Зеленскому было весьма трудно в это время сочетать поиск выхода из ситуации, личное достоинство и постоянные попытки донести до мира правду о катастрофической ситуации. Он не мог жаловаться и не должен был давить на жалость. Ему приходилось выступать в роли трагической, а не сентиментальной, он должен был стать эмблемой героического сопротивления и подчеркивать готовность сопротивляться, несмотря ни на что, — задача, с которой ни один политик не справился бы. Зеленский справлялся, став лицом отчаянно борющейся страны. Казалось невозможным представить, что этот человек три года назад мог заставить хохотать любой зал и развлекал Украину комическими стендапами. Это было преображение немыслимое, гротескное, небывалое в истории. Вспоминается мне, пожалуй, только один аналог — Георгий Васильев, один из авторов «Норд- Оста», оставшийся с заложниками в зале, переполненном взрывчаткой; он должен был утешать заложников, переговариваться с боевиками и добиваться гарантий, на свою жизнь он, по собственному признанию, махнул рукой. Но Васильев отвечал за тысячу человек, а Зеленский — за сорок миллионов. И он сумел представить миру сдачу Мариуполя — тяжелое, деморализующее поражение — как демонстрацию невероятной стойкости, как моральную победу, потому что среди самых тупых и мрачных режимов, существующих на Земле, не нашлось ни одного, кто поддержал бы Путина в систематическом трехмесячном уничтожении города и глумлении над героизмом его защитников.
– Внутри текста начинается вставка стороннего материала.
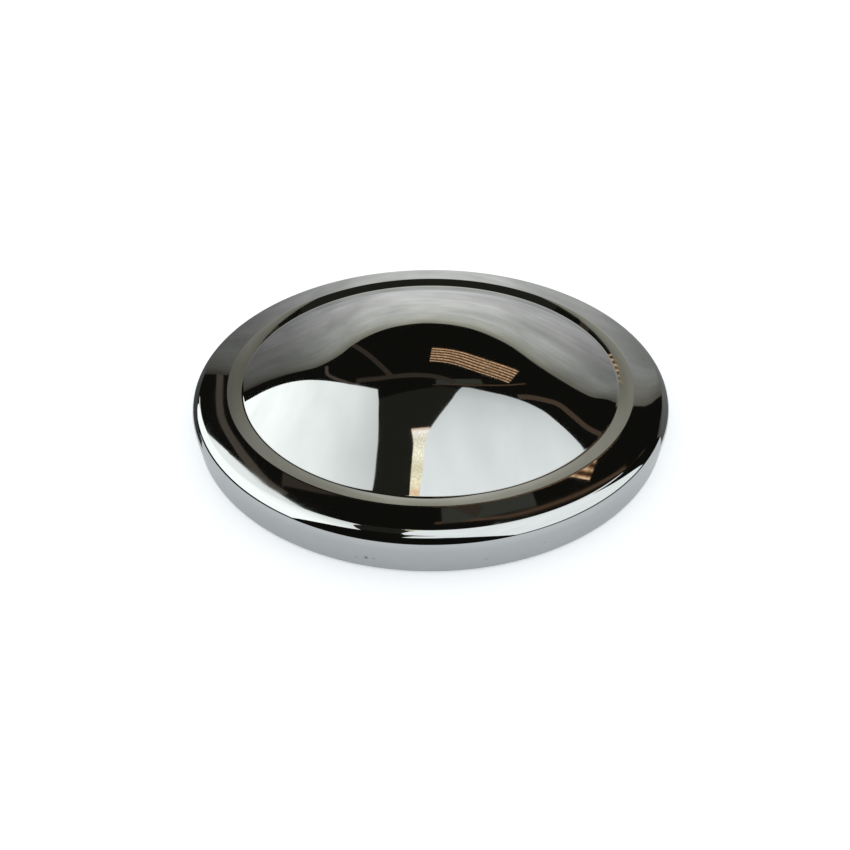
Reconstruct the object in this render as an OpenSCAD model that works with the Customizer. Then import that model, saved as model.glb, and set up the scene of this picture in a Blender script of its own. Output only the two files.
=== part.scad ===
// Push-on wheel cover, pressed from one sheet of chromed steel.
// A shallow dome sits in a flat rim ring. Outside the ring the sheet turns over a tight
// brow into a round shoulder, which runs down into a short skirt. The skirt's edge is
// turned in and up to a lip that grips the wheel.
// The part stands on its hem with the dome up, and its axis is Z. Lengths are in mm.

/* [Overall] */
// Outside diameter across the shoulder, the widest place
cap_d = 254; // [230:1:300]
// Thickness of the sheet
sheet = 0.9; // [0.6:0.1:1.4]

/* [Skirt] */
// Height of the centre of the shoulder's curve above the lower edge
skirt_h = 14; // [10:0.2:18]
// Angle by which the skirt draws in towards its lower edge
skirt_lean = 0.5; // [0:0.5:8]
// Outside radius of the shoulder above the skirt
shoulder_r = 7.2; // [5:0.1:10]
// Angle above level in which the shoulder looks where the brow begins
shoulder_top = 66; // [50:1:80]
// Outside radius of the brow, the tight bend between the shoulder and the rim ring
brow_r = 1.8; // [1.6:0.1:3]

/* [Hem] */
// Outside radius of the bend at the foot of the skirt
hem_r = 2.4; // [2:0.1:3.5]
// Outside radius of the bend that turns the hem up into the lip
lip_bend_r = 2; // [1.8:0.1:3]
// Distance from the widest place in to the lip's inner wall, which grips the wheel
lip_in = 11; // [10:0.1:16]
// Height of the top of the lip above the lower edge
lip_h = 6.5; // [5:0.1:8]

/* [Rim ring] */
// Angle by which the ring falls towards the middle
ring_fall = 2.6; // [-4:0.2:5]
// Distance from the widest place in to the ridge, where ring and wall would meet without their bend
ring_w = 17.9; // [15:0.1:24]
// Outside radius of the ridge's bend
ridge_r = 3; // [1.6:0.1:5]

/* [Dome] */
// Distance from the ridge in to the foot, where wall and dome would meet without their bend
wall_w = 7.6; // [6:0.1:14]
// Angle at which the wall falls from the ridge to the foot
wall_fall = 14.5; // [8:0.5:30]
// Radius of the hollow bend at the dome's foot, on the outside
foot_r = 2.5; // [0.6:0.1:4]
// Height of the dome above its foot
dome_h = 13.8; // [8:0.2:22]

/* [Hidden] */
$fn = 144;
// Angle between two points along a tight bend, and along the dome
bend_step = 5;
dome_step = 0.8;

// Radii of the lip's inner wall, the ridge and the dome's foot
lip_in_r = cap_d/2 - lip_in;
ridge_at = cap_d/2 - ring_w;
foot_at = ridge_at - wall_w;

// Shoulder: its curve starts square to the leaning skirt, and the brow takes over from it
// without a kink and ends square to the ring
shoulder_c = [cap_d/2 - shoulder_r, skirt_h];
shoulder_a0 = -skirt_lean;
brow_c = shoulder_c + (shoulder_r - brow_r)*dir(shoulder_top);
brow_a1 = 90 + ring_fall;

// Hem: its bend touches the skirt and the plane that the part stands on
skirt_out = dir(shoulder_a0);
skirt_reach = shoulder_c*skirt_out + shoulder_r;
hem_c = [(skirt_reach - hem_r - hem_r*skirt_out[1])/skirt_out[0], hem_r];

// Lip: its bend touches the same plane and the upright inner wall
lip_c = [lip_in_r + lip_bend_r, lip_bend_r];

// Ridge: the corner of ring and wall lies on the ring's slope
ring_top = brow_c + brow_r*dir(brow_a1);
ridge_corner = [ridge_at, ring_top[1] - (ring_top[0] - ridge_at)*tan(ring_fall)];
ridge_a1 = 90 + wall_fall;
ridge_c = ridge_corner - ridge_r/cos((ridge_a1 - brow_a1)/2)*dir((brow_a1 + ridge_a1)/2);

// Dome: a sphere through the foot and the top
foot_corner = [foot_at, ridge_corner[1] - wall_w*tan(wall_fall)];
dome_r = (foot_at*foot_at + dome_h*dome_h)/(2*dome_h);
dome_c = [0, foot_corner[1] + dome_h - dome_r];

// Foot: its hollow bend touches the wall's line and the dome's circle
wall_up = dir(ridge_a1);
wall_out = dir(wall_fall);
foot_near = foot_corner + foot_r*wall_up - dome_c;
foot_along = foot_near*wall_out;
foot_slide = -foot_along + sqrt(pow(foot_along, 2) - foot_near*foot_near + pow(dome_r + foot_r, 2));
foot_c = dome_c + foot_near + foot_slide*wall_out;
dome_a = atan2(foot_c[1] - dome_c[1], foot_c[0]);

function dir(a) = [cos(a), sin(a)];

// The outer face along a bend about c with radius r, from angle a0 to angle a1.
// Each entry is a point and the angle in which the face looks there.
// A hollow bend has its centre outside the sheet, so its points lie across from it.
function bend(c, r, a0, a1, step, hollow = false) =
    let (n = max(2, ceil(abs(a1 - a0)/step)))
    [for (i = [0:n]) let (a = a0 + (a1 - a0)*i/n) [hollow ? c - r*dir(a) : c + r*dir(a), a]];

// The outer face from the lip's edge to the top of the dome
face = concat(
    [[[lip_in_r, lip_h], 180]],
    bend(lip_c, lip_bend_r, 180, 270, bend_step),
    bend(hem_c, hem_r, 270, 360 + shoulder_a0, bend_step),
    bend(shoulder_c, shoulder_r, shoulder_a0, shoulder_top, bend_step),
    bend(brow_c, brow_r, shoulder_top, brow_a1, bend_step),
    bend(ridge_c, ridge_r, brow_a1, ridge_a1, bend_step),
    bend(foot_c, foot_r, ridge_a1, dome_a, bend_step, hollow = true),
    bend(dome_c, dome_r, dome_a, 90, dome_step)
);

// Half of the section: along the outer face, and back along the inner one
module section() {
    outer = [for (f = face) f[0]];
    inner = [for (f = face) f[0] - sheet*dir(f[1])];
    polygon(concat(outer, [for (i = [len(inner) - 1:-1:0]) inner[i]]));
}

module cap_shell() {
    color("silver") rotate_extrude() section();
}

cap_shell();
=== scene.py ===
"""A chromed wheel cover on a pale table, under two long lights in a dark room."""
import bpy, math
from mathutils import Matrix, Vector


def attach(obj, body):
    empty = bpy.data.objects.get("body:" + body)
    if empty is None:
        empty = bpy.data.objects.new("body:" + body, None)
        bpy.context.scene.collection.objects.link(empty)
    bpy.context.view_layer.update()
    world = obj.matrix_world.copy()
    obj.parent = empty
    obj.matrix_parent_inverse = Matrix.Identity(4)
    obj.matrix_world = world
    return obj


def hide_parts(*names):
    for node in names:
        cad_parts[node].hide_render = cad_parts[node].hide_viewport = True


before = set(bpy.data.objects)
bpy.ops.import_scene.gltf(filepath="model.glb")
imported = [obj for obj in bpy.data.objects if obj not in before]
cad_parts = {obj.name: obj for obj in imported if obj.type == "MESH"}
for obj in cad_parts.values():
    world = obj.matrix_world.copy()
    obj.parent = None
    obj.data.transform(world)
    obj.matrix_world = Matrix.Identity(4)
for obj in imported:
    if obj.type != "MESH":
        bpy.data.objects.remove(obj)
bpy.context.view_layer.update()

MM = 0.001

# Sizes of the cover, in millimetres and degrees. They are the part's own, but for a steeper wall.
CAP_D = 254.0
SHEET = 0.9
SKIRT_H = 14.0
SKIRT_LEAN = 0.5
SHOULDER_R = 7.2
SHOULDER_TOP = 66.0
BROW_R = 1.8
HEM_R = 2.4
LIP_BEND_R = 2.0
LIP_IN = 11.0
LIP_H = 6.5
RING_FALL = 2.6
RING_W = 17.9
RIDGE_R = 3.0
WALL_W = 7.6
WALL_FALL = 17.0
FOOT_R = 2.5
DOME_H = 13.8

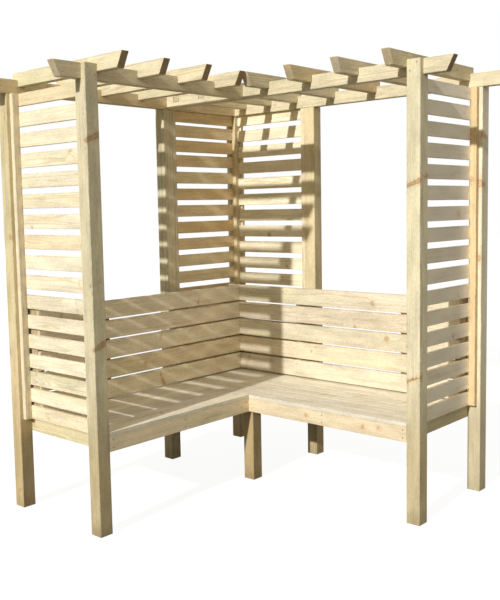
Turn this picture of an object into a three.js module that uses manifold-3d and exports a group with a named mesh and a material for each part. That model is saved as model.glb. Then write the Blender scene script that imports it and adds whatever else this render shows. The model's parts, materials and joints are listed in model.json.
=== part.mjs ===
// A corner arbour seat in planed softwood. Two bench wings meet in a corner, slatted panels close
// its ends and its back corner, and notched beams carry an open roof of rafters.
// Lengths are in millimetres and Z is up. The right wing runs along +X and the left one along -Y.
import * as THREE from "three";
import { mergeVertices } from "three/addons/utils/BufferGeometryUtils.js";
import Module from "manifold-3d";

const wasm = await Module();
wasm.setup();

// Plan of a wing
const wingLength = 1740; // from the back corner to the outer face of the end posts
const wingDepth = 690; // from the wall side to the outer face of the front posts

// Posts
const postSide = 70;
const postTongue = 28; // what stays beside the beam at a post's top

// Roof timbers
const roofTimberThickness = 42;
const roofTimberHeight = 70;
const beamTop = 2155;
const rafterSeatDepth = 35; // how deep a rafter sits in a beam
const rafterSideClearance = 1;
const overhangAbove = 148; // past the posts, along a timber's upper edge
const overhangBelow = 112; // past the posts, along its lower edge
const raftersPerWing = 4;
const leftRafterExtraReach = [22, 6, 21]; // of the left wing's uneven rafters, from its end inwards
const rafterTipClearance = 2; // between the two innermost rafters, which nearly meet
const innerRafterSetback = 110; // from the front line to the right wing's innermost rafter
const cornerRafterCount = 3;
const cornerRafterStart = 128; // from the back corner to the first corner rafter
const cornerRafterPitch = 201;

// Slatted panels
const slatWidth = 70;
const slatThickness = 17;
const leastTrimmedWidth = 20; // the slat next to the roof is ripped down to fit
const slatGap = 30;
const narrowSlatGap = 18;
const narrowGapCount = 3;
const panelBattenWidth = 27;
const panelBattenDepth = 35;
const panelTopClearance = 1; // below the beams
const panelDrop = 6; // how far the panels reach below the seat frame's top
const cornerSlatSetback = 24; // of a corner panel's slats behind the posts' inner faces
const cornerBattenWidth = 18; // of the batten behind those slats, beside the corner post
const cornerBattenDepth = 17;

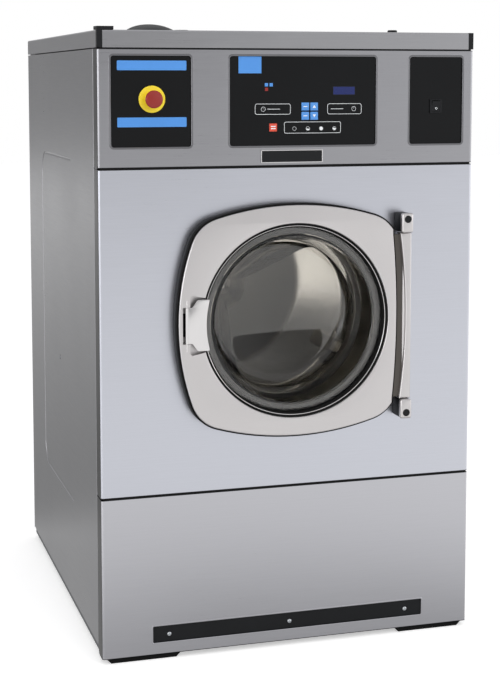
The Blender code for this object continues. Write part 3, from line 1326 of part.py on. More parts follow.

Раньше у батальона «Азов» была в глазах мира двусмысленная репутация — как-никак националисты, крайне правые, да еще и не часть регулярной армии, а такая себе вольница; теперь «Азов» для всего мира был синонимом мужества, а цитадель «Азовстали» — чем-то вроде Брестской крепости. «Азов», созданный в 2014 году, в самой Украине воспринимался тогда неоднозначно — а в 2023-м, когда Зеленский привез из Турции обменненных азовчан, их встречали как святых. Маргарита Симоньян, глава холдинга «Россия сегодня», писала тогда в твиттере относительно Эрдогана, вернувшего «Азов» Украине: «Матушка, и это проглотим?» (Это она к России обращается.)